This example shows how to stabilize a video that was captured from a jittery platform. One way to stabilize a video is to track a salient feature in the image and use this as an anchor point to cancel out all perturbations relative to it. This procedure, however, must be bootstrapped with knowledge of where such a salient feature lies in the first video frame. In this example, we explore a method of video stabilization that works without any such a priori knowledge. It instead automatically searches for the "background plane" in a video sequence, and uses its observed distortion to correct for camera motion.

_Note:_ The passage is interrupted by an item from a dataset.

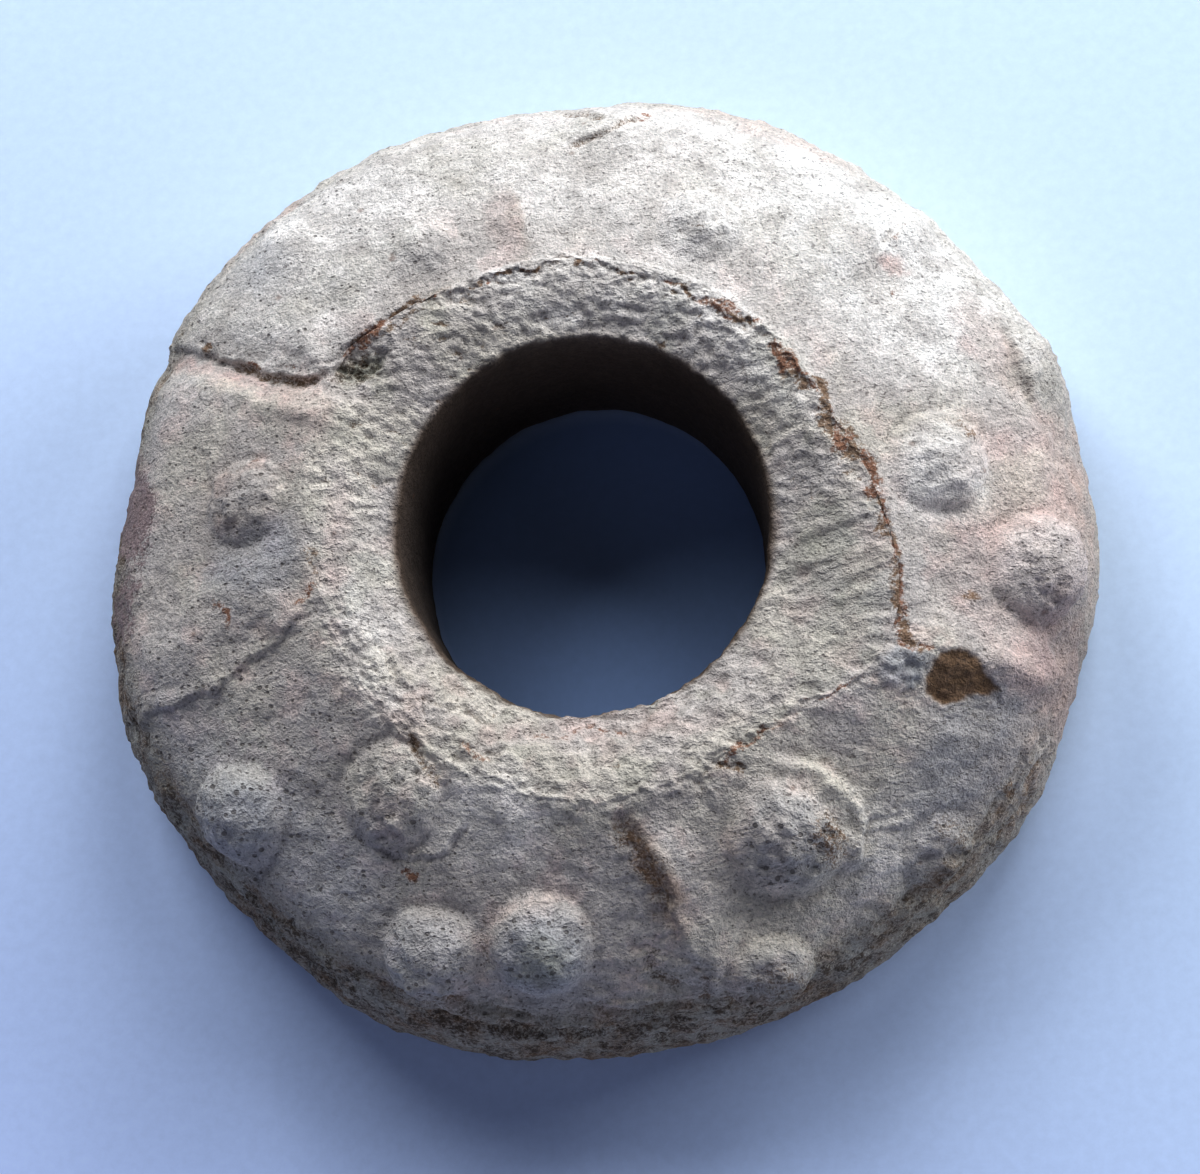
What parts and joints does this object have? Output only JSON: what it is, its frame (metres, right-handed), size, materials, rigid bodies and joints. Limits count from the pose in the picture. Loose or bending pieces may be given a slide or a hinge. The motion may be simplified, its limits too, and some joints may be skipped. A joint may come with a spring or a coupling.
{
  "type": "spindle whorl",
  "caption": "Low domed ring of fired clay with a wide bore, ribs and round pellets over its dome, made to weight a hand spindle.",
  "frame": {"origin": "the middle of the outline on the flat underside", "axes": "+Z along the bore, from the flat underside to the domed face; +X to the right and +Y up as the picture shows the domed face"},
  "size_m": [0.0292, 0.0286, 0.0074],
  "materials": {
    "fired_clay": "dry, pitted buff-grey clay with brown soil in its creases"
  },
  "bodies": {
    "root": {"whorl": "fired_clay"}
  },
  "joints": []
}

This stabilization algorithm involves two steps. First, we determine the affine image transformations between all neighboring frames of a video sequence using the
estimateGeometricTransform function applied to point correspondences between two images. Second, we warp the video frames to achieve a stabilized video. We will use the Computer Vision Toolbox™, both for the algorithm and for display.
Here we read in the first two frames of a video sequence. We read them as intensity images since color is not necessary for the stabilization algorithm, and because using grayscale images improves speed. Below we show both frames side by side, and we produce a red-cyan color composite to illustrate the pixel-wise difference between them. There is obviously a large vertical and horizontal offset between the two frames.
filename = 'shaky_car.avi'; hVideoSrc = vision.VideoFileReader(filename, 'ImageColorSpace', 'Intensity'); imgA = step(hVideoSrc); % Read first frame into imgA imgB = step(hVideoSrc); % Read second frame into imgB figure; imshowpair(imgA, imgB, 'montage'); title(['Frame A', repmat(' ',[1 70]), 'Frame B']);
figure; imshowpair(imgA,imgB,'ColorChannels','red-cyan'); title('Color composite (frame A = red, frame B = cyan)');
Our goal is to determine a transformation that will correct for the distortion between the two frames. We can use the
estimateGeometricTransform function for this, which will return an affine transform. As input we must provide this function with a set of point correspondences between the two frames. To generate these correspondences, we first collect points of interest from both frames, then select likely correspondences between them.
In this step we produce these candidate points for each frame. To have the best chance that these points will have corresponding points in the other frame, we want points around salient image features such as corners. For this we use the
detectFASTFeatures function, which implements one of the fastest corner detection algorithms.
The detected points from both frames are shown in the figure below. Observe how many of them cover the same image features, such as points along the tree line, the corners of the large road sign, and the corners of the cars.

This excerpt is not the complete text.